The embrace by any society of permanent war is a parasite that devours the heart and soul of a nation. Permanent war extinguishes liberal, democratic movements. It turns culture into nationalist cant. It degrades and corrupts education and the media, and wrecks the economy. The liberal, democratic forces, tasked with maintaining an open society, become impotent. The collapse of liberalism, whether in imperial Russia, the Austro-Hungarian Empire or Weimar Germany, ushers in an age of moral nihilism. This moral nihilism comes is many colors and hues. It rants and thunders in a variety of slogans, languages and ideologies. It can manifest itself in fascist salutes, communist show trials or Christian crusades. It is, at its core, all the same. It is the crude, terrifying tirade of mediocrities who find their identities and power in the perpetuation of permanent war.

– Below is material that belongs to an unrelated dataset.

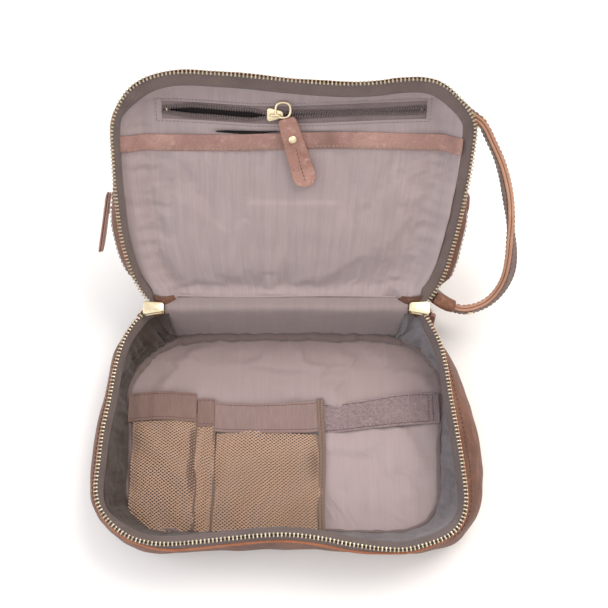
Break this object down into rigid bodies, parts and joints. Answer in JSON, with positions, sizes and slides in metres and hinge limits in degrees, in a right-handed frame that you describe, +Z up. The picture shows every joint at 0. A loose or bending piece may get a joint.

It was a decline into permanent war, not Islam, which killed the liberal, democratic movements in the Arab world, ones that held great promise in the early part of the 20th century in countries such as Egypt, Syria, Lebanon and Iran. It is a state of permanent war that is finishing off the liberal traditions in Israel and the United States. The moral and intellectual trolls-the Dick Cheneys, the Avigdor Liebermans, the Mahmoud Ahmadinejads-personify the moral nihilism of perpetual war. They manipulate fear and paranoia. They abolish civil liberties in the name of national security. They crush legitimate dissent. They bilk state treasuries. They stoke racism.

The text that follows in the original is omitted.